═════ RECORDED INFORMATION ═════

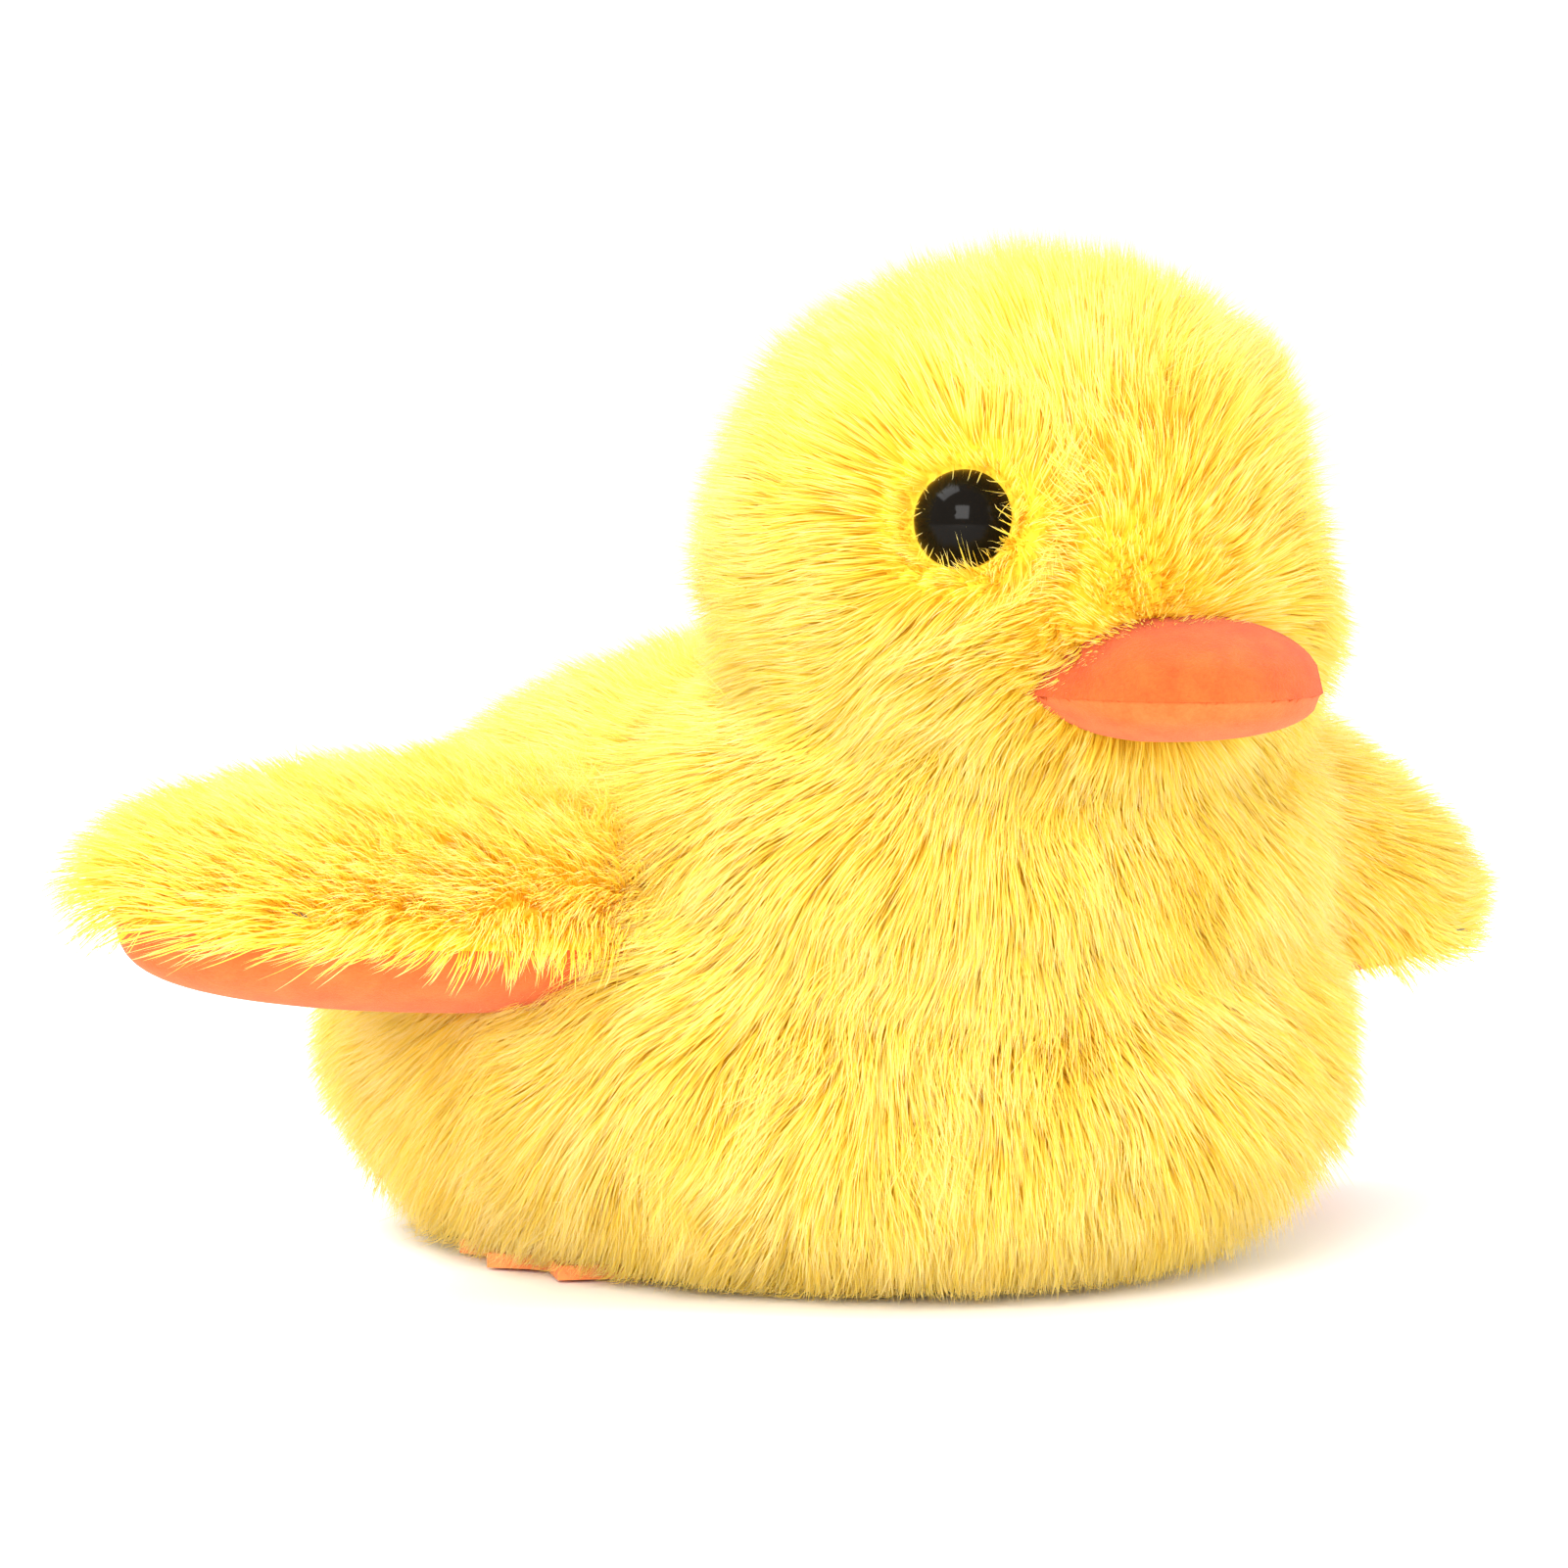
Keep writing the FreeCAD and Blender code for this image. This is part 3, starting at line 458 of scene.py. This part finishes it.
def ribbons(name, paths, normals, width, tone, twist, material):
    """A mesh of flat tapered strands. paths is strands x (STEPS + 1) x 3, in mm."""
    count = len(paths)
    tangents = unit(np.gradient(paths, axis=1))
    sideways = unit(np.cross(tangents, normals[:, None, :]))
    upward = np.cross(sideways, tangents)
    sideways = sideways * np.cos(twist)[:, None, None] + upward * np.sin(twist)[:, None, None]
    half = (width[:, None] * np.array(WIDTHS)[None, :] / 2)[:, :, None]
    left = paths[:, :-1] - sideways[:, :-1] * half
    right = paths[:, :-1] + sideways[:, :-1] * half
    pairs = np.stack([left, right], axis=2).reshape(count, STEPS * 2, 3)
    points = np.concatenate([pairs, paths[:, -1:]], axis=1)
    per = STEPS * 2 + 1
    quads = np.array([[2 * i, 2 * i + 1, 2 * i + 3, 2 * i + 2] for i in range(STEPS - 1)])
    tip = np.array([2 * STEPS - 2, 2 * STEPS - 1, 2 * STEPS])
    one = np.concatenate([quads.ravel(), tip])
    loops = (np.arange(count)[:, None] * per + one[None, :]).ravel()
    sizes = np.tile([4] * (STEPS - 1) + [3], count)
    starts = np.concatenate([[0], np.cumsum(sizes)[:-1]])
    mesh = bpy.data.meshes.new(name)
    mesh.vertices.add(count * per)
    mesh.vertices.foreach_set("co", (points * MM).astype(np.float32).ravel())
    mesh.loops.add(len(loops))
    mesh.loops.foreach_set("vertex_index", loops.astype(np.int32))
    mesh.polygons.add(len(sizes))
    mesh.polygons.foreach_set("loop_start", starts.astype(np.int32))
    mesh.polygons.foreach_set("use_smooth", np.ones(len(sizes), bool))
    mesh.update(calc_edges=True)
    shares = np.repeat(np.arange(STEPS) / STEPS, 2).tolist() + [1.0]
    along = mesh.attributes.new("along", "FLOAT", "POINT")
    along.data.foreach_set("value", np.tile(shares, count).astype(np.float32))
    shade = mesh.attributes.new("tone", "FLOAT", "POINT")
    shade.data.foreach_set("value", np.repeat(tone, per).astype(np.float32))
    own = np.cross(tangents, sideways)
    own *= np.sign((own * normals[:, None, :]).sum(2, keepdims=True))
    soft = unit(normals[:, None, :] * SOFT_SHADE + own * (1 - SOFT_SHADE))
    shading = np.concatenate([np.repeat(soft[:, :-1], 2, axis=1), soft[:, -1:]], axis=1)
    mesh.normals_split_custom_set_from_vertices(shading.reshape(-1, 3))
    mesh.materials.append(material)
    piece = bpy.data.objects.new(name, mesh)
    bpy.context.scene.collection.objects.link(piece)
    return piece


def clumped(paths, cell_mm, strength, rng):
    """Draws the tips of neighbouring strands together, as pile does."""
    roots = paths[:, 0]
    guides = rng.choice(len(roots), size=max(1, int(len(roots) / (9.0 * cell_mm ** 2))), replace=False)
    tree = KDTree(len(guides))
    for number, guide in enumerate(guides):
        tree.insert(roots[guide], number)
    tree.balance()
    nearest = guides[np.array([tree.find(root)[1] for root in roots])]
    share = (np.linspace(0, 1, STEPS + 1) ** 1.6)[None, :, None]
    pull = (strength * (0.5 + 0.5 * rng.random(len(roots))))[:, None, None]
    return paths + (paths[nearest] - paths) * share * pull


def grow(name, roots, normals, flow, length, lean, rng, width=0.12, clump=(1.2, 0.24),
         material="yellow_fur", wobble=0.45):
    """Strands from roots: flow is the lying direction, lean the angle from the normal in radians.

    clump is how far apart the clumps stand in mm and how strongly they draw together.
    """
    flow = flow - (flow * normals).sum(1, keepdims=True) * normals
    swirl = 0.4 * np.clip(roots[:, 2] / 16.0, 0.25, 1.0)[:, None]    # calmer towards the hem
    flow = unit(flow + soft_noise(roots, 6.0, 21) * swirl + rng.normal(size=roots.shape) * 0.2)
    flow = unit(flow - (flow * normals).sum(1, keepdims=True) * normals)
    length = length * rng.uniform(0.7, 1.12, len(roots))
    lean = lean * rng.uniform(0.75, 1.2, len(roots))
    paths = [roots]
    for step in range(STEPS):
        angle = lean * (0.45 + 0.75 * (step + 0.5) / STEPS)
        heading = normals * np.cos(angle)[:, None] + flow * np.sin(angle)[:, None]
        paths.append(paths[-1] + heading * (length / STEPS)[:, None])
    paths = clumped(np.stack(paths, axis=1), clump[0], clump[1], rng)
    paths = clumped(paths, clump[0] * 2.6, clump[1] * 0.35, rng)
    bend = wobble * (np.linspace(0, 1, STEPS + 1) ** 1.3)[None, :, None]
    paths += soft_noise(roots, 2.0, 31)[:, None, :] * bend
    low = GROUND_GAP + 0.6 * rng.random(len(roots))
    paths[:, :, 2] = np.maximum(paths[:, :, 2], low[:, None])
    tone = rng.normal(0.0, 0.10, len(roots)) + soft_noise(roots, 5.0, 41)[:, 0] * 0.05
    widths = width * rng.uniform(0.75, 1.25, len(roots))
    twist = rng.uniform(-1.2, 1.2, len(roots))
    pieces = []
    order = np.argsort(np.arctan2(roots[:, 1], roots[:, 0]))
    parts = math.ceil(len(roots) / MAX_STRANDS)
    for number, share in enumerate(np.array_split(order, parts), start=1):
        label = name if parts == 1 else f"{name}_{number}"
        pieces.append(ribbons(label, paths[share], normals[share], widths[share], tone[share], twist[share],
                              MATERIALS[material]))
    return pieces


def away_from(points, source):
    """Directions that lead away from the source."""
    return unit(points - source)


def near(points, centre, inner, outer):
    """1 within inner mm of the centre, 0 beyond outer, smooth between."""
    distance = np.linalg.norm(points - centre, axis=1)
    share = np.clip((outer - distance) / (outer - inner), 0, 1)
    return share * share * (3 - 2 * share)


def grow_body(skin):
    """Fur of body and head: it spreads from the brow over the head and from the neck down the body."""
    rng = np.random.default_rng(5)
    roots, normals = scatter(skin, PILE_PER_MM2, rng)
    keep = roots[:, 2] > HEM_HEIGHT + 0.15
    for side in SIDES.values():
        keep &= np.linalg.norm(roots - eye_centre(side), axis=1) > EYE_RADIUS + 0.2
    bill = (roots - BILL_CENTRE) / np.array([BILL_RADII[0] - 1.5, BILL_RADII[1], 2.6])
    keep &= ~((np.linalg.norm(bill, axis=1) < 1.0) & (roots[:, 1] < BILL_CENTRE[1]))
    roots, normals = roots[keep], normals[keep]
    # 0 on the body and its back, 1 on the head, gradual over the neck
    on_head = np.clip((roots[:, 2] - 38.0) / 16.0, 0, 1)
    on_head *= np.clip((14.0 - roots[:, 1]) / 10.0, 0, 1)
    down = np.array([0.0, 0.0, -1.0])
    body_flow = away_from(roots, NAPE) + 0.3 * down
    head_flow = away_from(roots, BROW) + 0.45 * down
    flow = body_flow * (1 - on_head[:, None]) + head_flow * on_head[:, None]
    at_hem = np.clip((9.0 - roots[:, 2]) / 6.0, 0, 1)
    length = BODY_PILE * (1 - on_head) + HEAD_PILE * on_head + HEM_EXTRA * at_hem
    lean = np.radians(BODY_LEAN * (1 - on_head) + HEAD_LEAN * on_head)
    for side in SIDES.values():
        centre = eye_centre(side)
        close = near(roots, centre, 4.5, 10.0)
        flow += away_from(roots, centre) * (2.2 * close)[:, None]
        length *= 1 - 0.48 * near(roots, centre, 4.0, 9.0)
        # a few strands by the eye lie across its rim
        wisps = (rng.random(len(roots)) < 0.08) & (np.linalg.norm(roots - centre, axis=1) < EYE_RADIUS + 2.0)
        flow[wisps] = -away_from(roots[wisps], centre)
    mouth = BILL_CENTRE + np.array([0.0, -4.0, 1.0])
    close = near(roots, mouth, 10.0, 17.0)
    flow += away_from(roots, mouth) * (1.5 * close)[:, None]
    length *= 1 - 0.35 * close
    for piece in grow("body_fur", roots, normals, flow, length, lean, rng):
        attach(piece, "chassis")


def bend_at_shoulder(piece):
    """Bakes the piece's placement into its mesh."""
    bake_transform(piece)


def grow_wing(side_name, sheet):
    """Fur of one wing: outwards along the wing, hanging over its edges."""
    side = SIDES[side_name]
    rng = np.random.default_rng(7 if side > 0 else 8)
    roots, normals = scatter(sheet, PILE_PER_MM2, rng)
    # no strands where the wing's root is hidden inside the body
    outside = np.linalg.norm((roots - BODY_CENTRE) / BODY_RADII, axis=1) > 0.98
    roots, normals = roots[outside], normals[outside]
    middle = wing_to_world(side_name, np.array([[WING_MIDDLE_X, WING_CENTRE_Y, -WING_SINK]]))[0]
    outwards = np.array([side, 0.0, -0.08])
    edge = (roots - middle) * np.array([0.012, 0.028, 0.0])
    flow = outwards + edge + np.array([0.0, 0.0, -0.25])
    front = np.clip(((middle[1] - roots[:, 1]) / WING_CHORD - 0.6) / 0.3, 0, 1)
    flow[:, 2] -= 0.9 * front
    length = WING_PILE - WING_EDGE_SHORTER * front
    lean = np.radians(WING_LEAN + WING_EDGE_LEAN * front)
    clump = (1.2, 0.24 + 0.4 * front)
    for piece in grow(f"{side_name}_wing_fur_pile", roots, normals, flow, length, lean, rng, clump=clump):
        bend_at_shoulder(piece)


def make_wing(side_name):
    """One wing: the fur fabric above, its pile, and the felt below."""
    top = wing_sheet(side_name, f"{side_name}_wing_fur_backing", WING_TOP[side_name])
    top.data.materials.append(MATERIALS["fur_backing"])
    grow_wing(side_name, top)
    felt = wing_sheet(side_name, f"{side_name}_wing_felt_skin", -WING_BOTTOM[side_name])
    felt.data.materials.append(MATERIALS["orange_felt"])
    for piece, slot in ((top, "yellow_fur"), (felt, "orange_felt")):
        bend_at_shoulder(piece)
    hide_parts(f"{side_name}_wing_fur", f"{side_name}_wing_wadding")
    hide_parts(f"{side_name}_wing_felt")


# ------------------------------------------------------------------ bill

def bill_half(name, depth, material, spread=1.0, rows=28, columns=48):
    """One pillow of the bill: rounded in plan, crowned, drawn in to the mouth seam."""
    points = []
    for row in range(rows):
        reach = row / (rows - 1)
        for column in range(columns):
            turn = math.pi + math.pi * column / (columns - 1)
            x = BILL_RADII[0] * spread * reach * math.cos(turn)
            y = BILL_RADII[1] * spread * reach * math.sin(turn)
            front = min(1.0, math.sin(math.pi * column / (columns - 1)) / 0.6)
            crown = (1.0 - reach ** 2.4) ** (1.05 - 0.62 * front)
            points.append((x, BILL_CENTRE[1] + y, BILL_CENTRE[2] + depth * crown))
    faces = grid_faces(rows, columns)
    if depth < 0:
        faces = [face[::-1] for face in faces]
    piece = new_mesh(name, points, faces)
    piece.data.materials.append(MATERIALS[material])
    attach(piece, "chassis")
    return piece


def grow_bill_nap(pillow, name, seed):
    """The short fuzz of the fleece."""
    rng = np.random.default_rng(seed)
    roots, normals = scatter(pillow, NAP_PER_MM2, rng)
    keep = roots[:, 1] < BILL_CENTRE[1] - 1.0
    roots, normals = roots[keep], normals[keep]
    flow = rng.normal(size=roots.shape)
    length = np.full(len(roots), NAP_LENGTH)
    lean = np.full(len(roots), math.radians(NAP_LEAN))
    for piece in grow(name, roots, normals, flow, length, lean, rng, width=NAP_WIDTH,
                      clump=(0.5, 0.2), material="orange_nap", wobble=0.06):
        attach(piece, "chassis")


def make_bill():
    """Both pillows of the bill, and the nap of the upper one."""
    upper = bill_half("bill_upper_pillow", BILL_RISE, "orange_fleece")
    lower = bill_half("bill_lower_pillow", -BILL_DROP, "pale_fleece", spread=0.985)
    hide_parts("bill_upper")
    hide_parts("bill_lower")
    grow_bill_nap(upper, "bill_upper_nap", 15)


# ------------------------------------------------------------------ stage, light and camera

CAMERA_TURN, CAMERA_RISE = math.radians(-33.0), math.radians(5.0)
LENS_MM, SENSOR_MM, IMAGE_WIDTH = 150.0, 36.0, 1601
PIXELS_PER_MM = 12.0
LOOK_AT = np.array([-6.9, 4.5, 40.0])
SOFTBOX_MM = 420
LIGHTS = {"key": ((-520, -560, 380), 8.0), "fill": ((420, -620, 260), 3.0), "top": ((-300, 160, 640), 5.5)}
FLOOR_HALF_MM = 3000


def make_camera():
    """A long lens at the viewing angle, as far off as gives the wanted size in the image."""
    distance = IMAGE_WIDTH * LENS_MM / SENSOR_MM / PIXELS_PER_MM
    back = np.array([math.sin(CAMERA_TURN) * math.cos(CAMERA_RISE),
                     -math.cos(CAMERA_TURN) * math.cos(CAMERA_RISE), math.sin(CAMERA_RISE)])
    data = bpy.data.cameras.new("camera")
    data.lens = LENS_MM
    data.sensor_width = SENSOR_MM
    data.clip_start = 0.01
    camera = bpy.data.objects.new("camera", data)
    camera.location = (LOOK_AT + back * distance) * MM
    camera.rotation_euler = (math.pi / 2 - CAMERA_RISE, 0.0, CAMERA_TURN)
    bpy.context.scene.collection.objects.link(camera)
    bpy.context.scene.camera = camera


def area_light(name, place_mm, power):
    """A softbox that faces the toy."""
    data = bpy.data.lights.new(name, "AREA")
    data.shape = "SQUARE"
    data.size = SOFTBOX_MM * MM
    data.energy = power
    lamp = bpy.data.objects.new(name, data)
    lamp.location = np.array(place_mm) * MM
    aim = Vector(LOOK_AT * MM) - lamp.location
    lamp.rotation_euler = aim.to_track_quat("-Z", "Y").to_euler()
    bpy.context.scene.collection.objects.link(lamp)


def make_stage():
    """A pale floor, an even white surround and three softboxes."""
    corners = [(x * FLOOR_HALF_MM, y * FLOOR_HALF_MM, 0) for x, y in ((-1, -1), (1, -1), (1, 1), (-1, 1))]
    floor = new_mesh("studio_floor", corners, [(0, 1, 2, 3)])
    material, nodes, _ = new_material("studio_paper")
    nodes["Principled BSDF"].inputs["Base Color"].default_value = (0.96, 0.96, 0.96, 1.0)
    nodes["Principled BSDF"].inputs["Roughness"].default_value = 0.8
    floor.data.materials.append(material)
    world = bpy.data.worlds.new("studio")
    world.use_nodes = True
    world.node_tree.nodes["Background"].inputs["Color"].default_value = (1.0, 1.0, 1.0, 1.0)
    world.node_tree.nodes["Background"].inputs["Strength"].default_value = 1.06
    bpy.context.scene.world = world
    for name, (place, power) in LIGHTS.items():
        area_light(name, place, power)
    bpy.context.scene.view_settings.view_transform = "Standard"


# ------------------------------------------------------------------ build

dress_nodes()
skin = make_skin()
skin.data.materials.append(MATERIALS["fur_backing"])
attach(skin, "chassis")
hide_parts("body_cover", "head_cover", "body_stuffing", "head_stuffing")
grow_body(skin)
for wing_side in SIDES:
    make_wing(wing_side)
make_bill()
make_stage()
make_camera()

═════

* [WHAT YOU WILL DO] Return the number of lines that include the word "chassis", and nothing else.

* [RESULT OF THIS EXERCISE] 4